Nous en donnons une traduction sommaire : « À tous ceux que ces lettres verront, Evrard, prieur de Saint-Martin des Champs à Paris, Etienne archidiacre et Ferry Pâté chevalier et maréchal de France, au nom du Seigneur, salut. Nous faisons savoir que, récemment, le prieur de Longpont eut un différend avec le chevalier Jean de Boutervilliers, à propos de sa terre de Pecqueuse qu'il a acquise, celle-ci étant détenue comme une roture située dans la censive de l'église de Longpont, dont elle demande l'arbitrage judiciaire. Le prieur déclare que la terre avait été promise par ledit chevalier et le chevalier déclare que ledit prieur avait promis de l'indemniser avant la fête de la Toussaint. En vérité, ledit Jean reconnaît que cette chose avait été engagée et mise en vilenage, mais le prieur maintient pour sa défense de différer le paiement. Tandis que les susdits prieur et Jean s'en remettent à notre jugement, ils promettent d'observer la sentence donnée sur le contentieux susdit. Finalement, puisqu'un accord ne peut être obtenu par devant nous entre les parties pour une possession amicale, nous décidons que le susdit chevalier ne retiendra pas ladite terre dans ses mains, de plus il est promis et ledit prieur est satisfait. Cela sera fait avant la fête de la Pentecôte prochaine. Fait au mois d'avril 1241 »(5). Le prieuré de Longpont avait reçu l'église et le fief de Pecqueuse lors de la donation de Simon Château, seigneur d'Orsay, avec l'approbation de ses frères Pierre et Galeran, au début du XIIe siècle, en présence de Gui Troussel, leur suzerain. La censive comportait quatre arpents pour l'atrium, une charruée de terre arable et un bois pour alimenter le four du village neuf. Au même moment, Pierre Château donna six arpents plus une terre argileuse d'une charruée puis légua, pour le repos de l'âme de sa femme Tebeline et celle de tous ses ancêtres, une parcelle de terre, depuis le mur des moines jusqu'à la voie publique ; un arpent de pré situé à Pecqueuse, trois arpents de terre à côté de l'atrium de l'église. Pierre lui-même était présent quand l'arpentage fut effectué et toucha de ses mains, les bornes qui furent plantées. Le tout étant dans la mouvance de Milon II de Montlhéry. À suivre…

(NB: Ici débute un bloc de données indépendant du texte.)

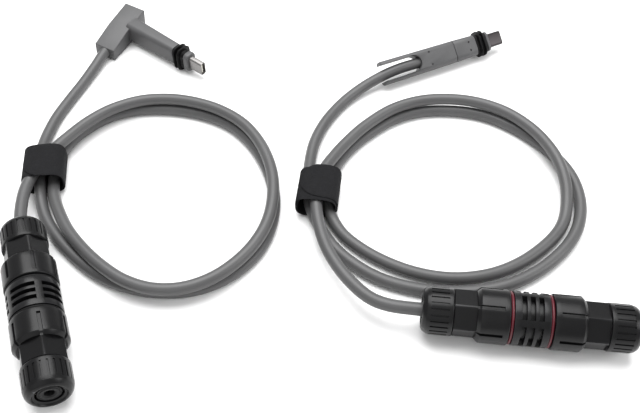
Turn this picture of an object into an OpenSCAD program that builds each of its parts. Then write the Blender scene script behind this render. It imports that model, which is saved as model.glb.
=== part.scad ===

Notes (1) J. Depoin, Recueil de Chartes et documents de Saint-Martin-des-Champs, monastère parisien (Jouve et Cie, éds, Paris, 1912). (2) La lettre "P" ne doit pas être prise pour l'initiale du nom de l'abbé de Cluny. C'était alors Hugues VI, qui siégeait encore en 1245 et fut remplacé, cette année-là, par Guillaume III de Pontoise ( Gallia, IV, 1147). (3) Égly (com. de l'Essonne, cant. Arpajon, arr. Palaiseau). Boissy-sous-Saint-Yon, (com. de l'Essonne, cant. Saint-Chéron, arr. Étampes). D'après la chronologie de Jules Marion, le prieur Jean 1er de Longpont s'intercale entre Landri (1136) et Macaire (1141). Pierre 1er était indubitablement prieur de Longpont en 1142. (4) Ce diminutif familier désigne Guillaume II de Seignelay, mort à Saint-Cloud, en novembre 1223. (5) Boutervilliers (cant. Etampes). Pecqueuse (cant. Limours, arr. Palaiseau). Le prieur Macaire était le neveu du cardinal-évêque Albéric d'Ostie (ancien moine de Cluny nommé par Eugène III) selon le chanoine Arthaud, mérita par sa piété d'être fait abbé de Morienval, au diocèse de Soissons et ensuite abbé de Saint-Benoît-sur-Loire au diocèse d'Orléans.